Why do some countries get cleaner as they grow, while others get dirtier? Will economic growth lead to a planetary crisis? These are the kinds of questions that drew Ross McKitrick into the study of environmental economics.
“I remember back in the 1980s hearing about the need for more economic growth in the face of poverty and inequality, but also the need to tackle acid rain, ozone depletion, and other environmental consequences of growth,” says McKitrick. “I thought that economics must have something to say about how to balance these seemingly opposite priorities.”
The field of environmental economics was fairly new in Canada at that time. When McKitrick began his graduate work in 1989, there wasn’t a single course on the subject. “But many faculty and students were getting interested in it, and before long Canada had one of the most active environmental economics research communities in the world,” he says.
Over the years, the questions that first interested McKitrick have spawned many new directions. He has modelled the effects of carbon taxes on the Canadian economy and the effects of oil price shocks on air pollution trends in the U.S., analyzed the way spatial patterns of industrialization affect the measurement of global warming, looked at how anticipating household responses to rule changes can make regulatory design more efficient, and more.
“This is such a broad field to work in. You can never run out of interesting new subjects to tackle,” he says.
It’s also inherently interdisciplinary.
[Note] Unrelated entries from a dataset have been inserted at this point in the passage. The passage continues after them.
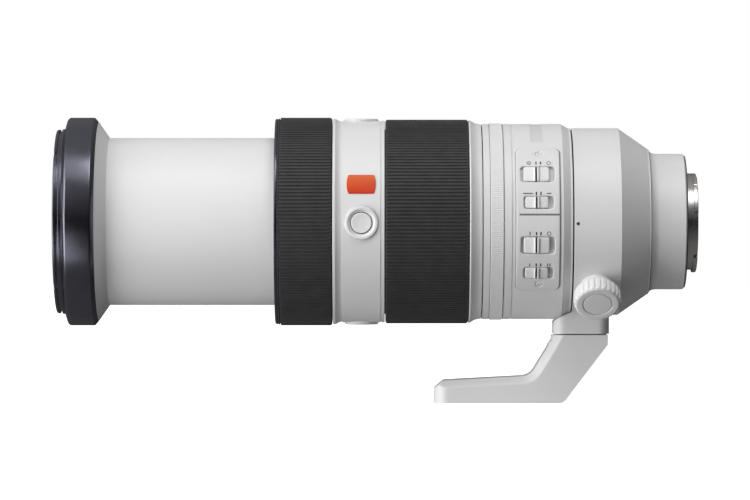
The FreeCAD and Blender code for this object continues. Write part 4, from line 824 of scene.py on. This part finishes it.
def light_world():
    """Soft light from above, some from below and some from the lens's front end. The backdrop is white."""
    world = bpy.data.worlds.new("studio")
    bpy.context.scene.world = world
    world.use_nodes = True
    nodes, links = world.node_tree.nodes, world.node_tree.links
    place = nodes.new("ShaderNodeTexCoord")
    total = None
    for lobe in LOBES:
        lean = nodes.new("ShaderNodeVectorMath")
        lean.operation = "DOT_PRODUCT"
        lean.inputs[1].default_value = lobe
        links.new(place.outputs["Generated"], lean.inputs[0])
        part = nodes.new("ShaderNodeMath")
        part.operation = "MAXIMUM"
        part.inputs[1].default_value = 0.0
        links.new(lean.outputs["Value"], part.inputs[0])
        if total:
            added = nodes.new("ShaderNodeMath")
            added.operation = "ADD"
            links.new(total.outputs["Value"], added.inputs[0])
            links.new(part.outputs["Value"], added.inputs[1])
            part = added
        total = part
    path = nodes.new("ShaderNodeLightPath")
    seen = nodes.new("ShaderNodeMix")
    seen.inputs["B"].default_value = 1.0
    links.new(path.outputs["Is Camera Ray"], seen.inputs["Factor"])
    links.new(total.outputs["Value"], seen.inputs["A"])
    background = nodes["Background"]
    links.new(seen.outputs["Result"], background.inputs["Strength"])
    background.inputs["Color"].default_value = (1, 1, 1, 1)


light_world()


def softbox(name, azimuth, elevation, distance, width, height, radiance):
    """A rectangular light that looks at the middle of the lens. Azimuth 0 is the camera's side, and -90 the
    lens's front end. Radiance is the brightness of its face."""
    a, e = math.radians(azimuth), math.radians(elevation)
    middle = Vector((-0.1398, 0, 0))
    towards = Vector((math.sin(a) * math.cos(e), -math.cos(a) * math.cos(e), math.sin(e)))
    data = bpy.data.lights.new(name, "AREA")
    data.shape = "RECTANGLE"
    data.size, data.size_y = width, height
    data.energy = radiance * width * height * math.pi
    lamp = bpy.data.objects.new(name, data)
    lamp.location = middle + towards * distance
    lamp.rotation_mode = "QUATERNION"
    lamp.rotation_quaternion = (-towards).to_track_quat("-Z", "Y")
    bpy.context.scene.collection.objects.link(lamp)
    return lamp


softbox("top", -25, 60, 1.6, 1.8, 0.7, 0.85)
softbox("key", -50, 25, 1.8, 1.0, 1.0, 3.2)
softbox("back_top", 30, 60, 1.8, 1.0, 0.8, 3.6)
softbox("low_front", -60, -12, 0.8, 0.5, 0.5, 4.2)
softbox("low_side", -35, -28, 0.9, 0.6, 0.5, 1.25)
softbox("front", -80, 20, 0.7, 0.5, 0.5, 1.6)

camera_data = bpy.data.cameras.new("camera")
camera_data.lens = 225.6
camera_data.sensor_width = 36
camera_data.clip_start = 0.05
camera_data.clip_end = 50
camera = bpy.data.objects.new("camera", camera_data)
camera.location = (-0.13985, -2.126, -0.01286)
camera.rotation_euler = (math.radians(90), 0, 0)
bpy.context.scene.collection.objects.link(camera)
bpy.context.scene.camera = camera
bpy.context.scene.view_settings.view_transform = "Standard"
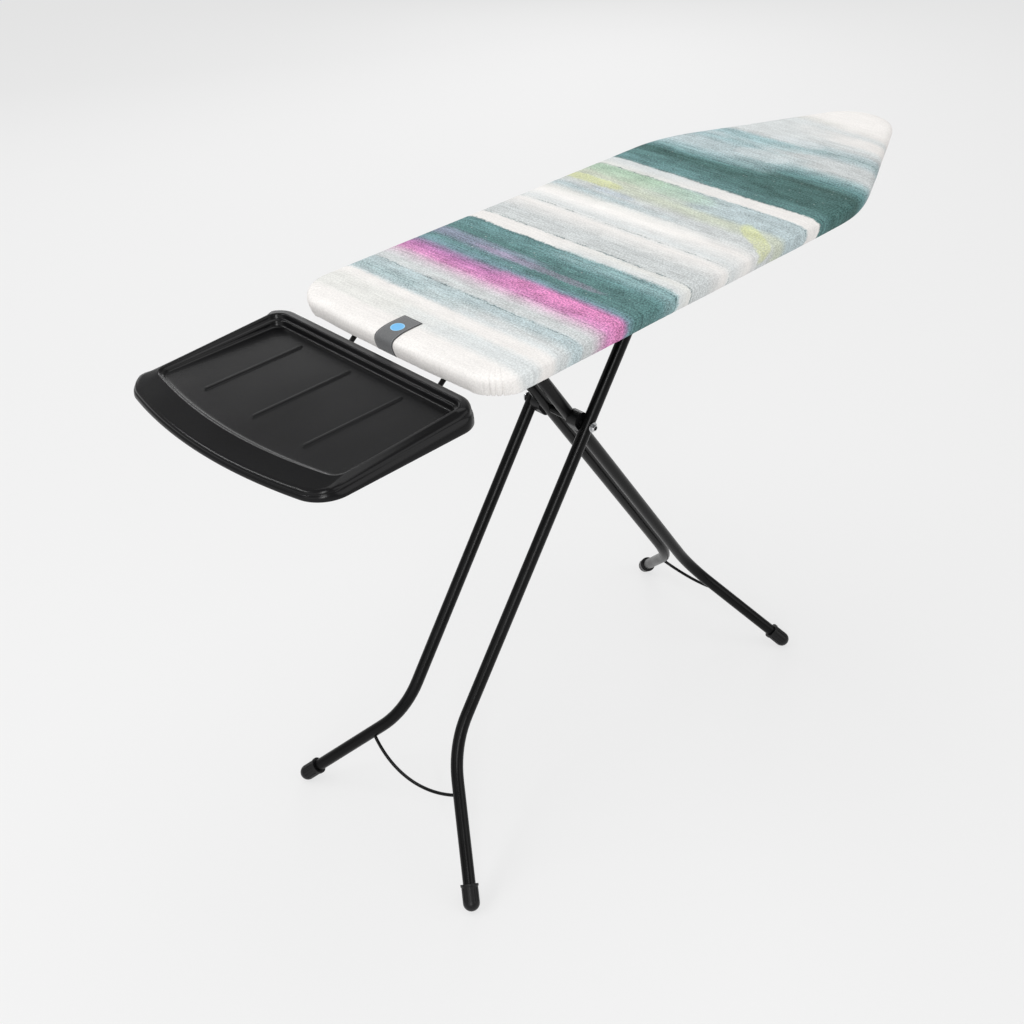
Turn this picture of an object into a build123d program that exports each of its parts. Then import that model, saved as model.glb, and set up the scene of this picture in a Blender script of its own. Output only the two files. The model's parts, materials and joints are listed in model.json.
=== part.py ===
"""Ironing board with scissor legs and a steam-unit tray.

Frame: origin on the floor under the middle of the whole length, +X towards the nose of the board,
+Z up. The legs are drawn open, at the highest setting.
"""
from build123d import *
from math import cos, radians, sin, sqrt, tan
import os

os.makedirs("parts", exist_ok=True)

# ---- driving dimensions (mm, degrees) ----
OVERALL_LENGTH = 1576
BOARD_LENGTH = 1240
BOARD_WIDTH = 456
BOARD_TOP = 980
BOARD_DEPTH = 34
TAIL_RADIUS = 70
TAPER_RADIUS = 300
NOSE_RADIUS = 78
TAPER_ANGLE = 26.1
COVER_THICK = 1.6
HEM_WIDTH = 30

TUBE_R = 11
TUBE_WALL = 1.5
LEG_SLOPE = 55.6
PIVOT_X = -94.5
PIVOT_Z = 689.5
PIVOT_TO_TOP = 285
PIVOT_TO_BEND = 606
BEND_ANGLE = 37
BEND_RADIUS = 180
OUTER_HALF = 64.5
INNER_HALF = 27
FOOT_R = 14.5

TRAY_HALF = 227.5
TRAY_BACK_X = -474.5
TRAY_FRONT_R = 827
TRAY_BOTTOM = 928
TRAY_FLOOR = 941
ROD_HALF = 100
ROD_R = 4

# ---- values that follow from them ----
NOSE_X = OVERALL_LENGTH / 2
TAIL_X = NOSE_X - BOARD_LENGTH
TRAY_FRONT_X = -OVERALL_LENGTH / 2
HALF_WIDTH = BOARD_WIDTH / 2
HEM_Z = BOARD_TOP - BOARD_DEPTH
RIM_BOTTOM = HEM_Z + 2
DECK_BOTTOM = BOARD_TOP - 11
DECK_TOP = DECK_BOTTOM + 0.9
RIM_WALL = 1.2
CROSSBAR_BOTTOM = RIM_BOTTOM + RIM_WALL

HINGE_X = PIVOT_X - PIVOT_TO_TOP * cos(radians(LEG_SLOPE))
BAR_X = PIVOT_X + PIVOT_TO_TOP * cos(radians(LEG_SLOPE))
HINGE_Z = PIVOT_Z + PIVOT_TO_TOP * sin(radians(LEG_SLOPE))
SLOPE_TO_FOOT = (PIVOT_Z - FOOT_R) / sin(radians(LEG_SLOPE))
FOOT_SPREAD = (SLOPE_TO_FOOT - PIVOT_TO_BEND) * tan(radians(BEND_ANGLE))

BAR_R = 6
HINGE_AXLE_R = 5
PIVOT_AXLE_R = 4
RUNNING = 0.05


def save(builder, name):
    """Label a finished piece and write it as one STEP file."""
    builder.part.label = name
    export_step(builder.part, f"parts/{name}.step")


def board_face(inset):
    """The board's outline, moved inwards by inset: square tail, straight sides, tapered round nose."""
    half = HALF_WIDTH - inset
    taper = radians(TAPER_ANGLE)
    apex_x = NOSE_X - NOSE_RADIUS + NOSE_RADIUS / sin(taper) - inset / sin(taper)
    shoulder_x = apex_x - half / tan(taper)
    tail_x = TAIL_X + inset
    with BuildSketch() as outline:
        with BuildLine():
            Polyline((tail_x, -half), (shoulder_x, -half), (apex_x, 0), (shoulder_x, half),
                     (tail_x, half), close=True)
        make_face()
        corners = outline.vertices().sort_by(Axis.X)
        fillet(corners[:2], TAIL_RADIUS - inset)
        corners = outline.vertices().sort_by(Axis.X)
        fillet(corners[-1], NOSE_RADIUS - inset)
        shoulders = [v for v in outline.vertices() if abs(v.X - shoulder_x) < 0.01]
        fillet(shoulders, TAPER_RADIUS - inset)
    return outline.sketch


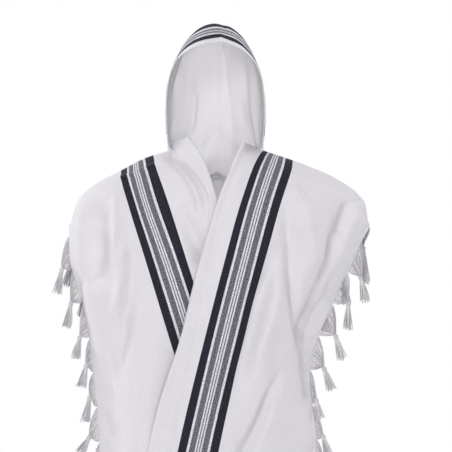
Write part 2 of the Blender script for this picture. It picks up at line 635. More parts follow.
def shell(name, points, normals, quads, places, finish, thickness=CLOTH):
    """A closed thin wall: the outer points, their copies p - n times the thickness, and a rim along every
    open edge, which is one that a single face has."""
    corner = points[quads]
    facing = np.cross(corner[:, 1] - corner[:, 0], corner[:, 3] - corner[:, 0])
    if np.sum(facing * normals[quads[:, 0]]) < 0:
        quads = quads[:, ::-1]
    count = len(points)
    edges = np.concatenate([quads[:, [k, (k + 1) % 4]] for k in range(4)])
    key = np.sort(edges, axis=1) @ np.array((count, 1))
    _, which, times = np.unique(key, return_inverse=True, return_counts=True)
    start, end = edges[times[which.ravel()] == 1].T
    rim = np.stack((end, start, start + count, end + count), axis=-1)
    faces = np.concatenate((quads, quads[:, ::-1] + count, rim))
    both = np.concatenate((points, points - normals * thickness))
    return lay_mesh(name, both, faces.tolist(), finish, np.concatenate((places, places)))


def flat(*grids):
    """The points of one or more grids as one list."""
    return np.concatenate([grid.reshape(-1, grid.shape[-1]) for grid in grids])


def grid_shell(name, points, normals, places, finish, thickness=CLOTH):
    """A closed thin wall from one grid of points."""
    quads = quads_of(numbered(points))
    return shell(name, flat(points), flat(normals), quads, flat(places), finish, thickness)


def tubes(paths, radii, sides=5):
    """Points and faces of round threads, one along each path (threads, places, 3) with the radii given at
    each place: a ring p + r (n1 cos a + n2 sin a) at each place, and a face across each end."""
    radii = np.broadcast_to(radii, paths.shape[:2])
    run = unit(np.gradient(paths, axis=1))
    aside = np.where(np.abs(run[..., 1:2]) < 0.8, (0.0, 1.0, 0.0), (1.0, 0.0, 0.0))
    one = unit(np.cross(run, aside))
    two = np.cross(run, one)
    a = np.arange(sides) * 2 * math.pi / sides
    ring = one[..., None, :] * np.cos(a)[:, None] + two[..., None, :] * np.sin(a)[:, None]
    points = paths[:, :, None] + ring * radii[..., None, None]
    index = numbered(points)
    around = np.roll(index, -1, axis=2)
    walls = np.stack((index[:, :-1], around[:, :-1], around[:, 1:], index[:, 1:]), axis=-1).reshape(-1, 4)
    faces = walls[:, ::-1].tolist() + index[:, 0].tolist() + index[:, -1, ::-1].tolist()
    return points.reshape(-1, 3), faces


def joined(parts):
    """Several (points, faces) as one."""
    points, faces, start = [], [], 0
    for some, their in parts:
        points.append(some)
        faces += [[start + k for k in face] for face in their]
        start += len(some)
    return np.concatenate(points), faces


def blend_path(start, first, second, end, t):
    """Cubic paths that leave start towards first and reach end from second, each of these (threads, 3), at t:
    (1 - t)^3 start + 3 (1 - t)^2 t first + 3 (1 - t) t^2 second + t^3 end."""
    t = t[None, :, None]
    a, b, c, d = (given[:, None] for given in (start, first, second, end))
    return (1 - t)**3 * a + 3 * (1 - t)**2 * t * b + 3 * (1 - t) * t**2 * c + t**3 * d


def coil(start, run, one, two, turns, places, phase=0.0):
    """A thread wound round: start + t run + one cos(a) + two sin(a), where a is 2 pi turns t + phase, for t
    from 0 to 1."""
    t = np.linspace(0, 1, places)[:, None]
    a = 2 * math.pi * turns * t + phase
    return (start + t * run + one * np.cos(a) + two * np.sin(a))[None]


# ---- materials ----
def feed(tree, socket, given):
    """Sets an input to a value, or links another node's output to it."""
    if isinstance(given, bpy.types.NodeSocket):
        tree.links.new(given, socket)
    else:
        socket.default_value = given


def add_node(tree, kind, **settings):
    """A node; each setting is one of its own values, or goes into its input of that name."""
    node = tree.nodes.new(kind)
    for key, given in settings.items():
        if hasattr(node, key):
            setattr(node, key, given)
        else:
            feed(tree, node.inputs[key.replace("_", " ")], given)
    return node


def maths(tree, operation, *given):
    """The output of a Math node of numbers or other nodes' outputs."""
    node = add_node(tree, "ShaderNodeMath", operation=operation)
    for socket, value in zip(node.inputs, given):
        feed(tree, socket, value)
    return node.outputs[0]


def colour_mix(tree, amount, one, two, blend="MIX"):
    """The output of a colour mix; amount, one and two are other nodes' outputs, numbers or colours."""
    node = add_node(tree, "ShaderNodeMix", data_type="RGBA", blend_type=blend)
    for socket, value in zip((node.inputs[0], node.inputs[6], node.inputs[7]), (amount, one, two)):
        feed(tree, socket, (*value, 1.0) if isinstance(value, tuple) else value)
    return node.outputs[2]


def noise(tree, at, scale, detail=2.0):
    """Cloudy values, about 0.5, that change scale times in each metre."""
    return add_node(tree, "ShaderNodeTexNoise", Vector=at, Scale=scale, Detail=detail).outputs[0]


def stretched(tree, at, scale):
    """The coordinate at, with each axis multiplied by its own scale."""
    return add_node(tree, "ShaderNodeMapping", Vector=at, Scale=scale).outputs[0]


def waves(tree, at, direction, scale, distortion):
    """Rounded ridges across a direction, from 0 to 1."""
    return add_node(tree, "ShaderNodeTexWave", Vector=at, bands_direction=direction, Scale=scale,
                    Distortion=distortion).outputs[1]


def cloth_place(tree):
    """The place on the UV map, and its u alone."""
    place = add_node(tree, "ShaderNodeUVMap", uv_map="cloth").outputs[0]
    return place, add_node(tree, "ShaderNodeSeparateXYZ", Vector=place).outputs[0]


def new_material(name, **inputs):
    """A material whose one shader has these inputs. Returns it, its nodes and the shader."""
    made = bpy.data.materials.new(name)
    made.use_nodes = True
    shader = made.node_tree.nodes["Principled BSDF"]
    for key, value in inputs.items():
        shader.inputs[key.replace("_", " ")].default_value = value
    return made, made.node_tree, shader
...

McKitrick has worked alongside meteorologists, climatologists, thermodynamicists, statisticians, mathematicians, and other physical scientists. Most recently, he completed a study with a pair of Finnish biologists showing that the declining average household size is accelerating the eradication of malaria around the world, even in countries that aren’t using pesticides like DDT.
He has also found that tools developed in one field can help solve problems in others.
“Economists know a lot of statistical methods for analyzing time series data, such as stock markets and national accounts,” says McKitrick. “Scientists need these same tools for the analysis of large climate data sets, but in many cases they don’t know how to use them or even know they’re available.”
So this year, McKitrick organized the first international workshop for applications of econometric methods in climatology, drawing scientists and economists from around the world.
And what about the big questions that first attracted his attention?
“We are getting some answers,” says McKitrick. “Ontario is an interesting test case. From 1971 to 2013, our economy more than doubled in size, yet most forms of air pollution trended down, in some cases quite substantially. We can identify which policies worked well, and why, and which ones turn out to be too costly or ineffective to justify.”
These lessons are being applied to global challenges like climate change. McKitrick and his students are looking at novel ways to link real-time climate data to adaptive policy mechanisms, allowing market forces to form an efficient system for greenhouse gas management.
“The bigger the question, the more creative our thinking needs to be,” he says. “That’s what keeps research exciting.”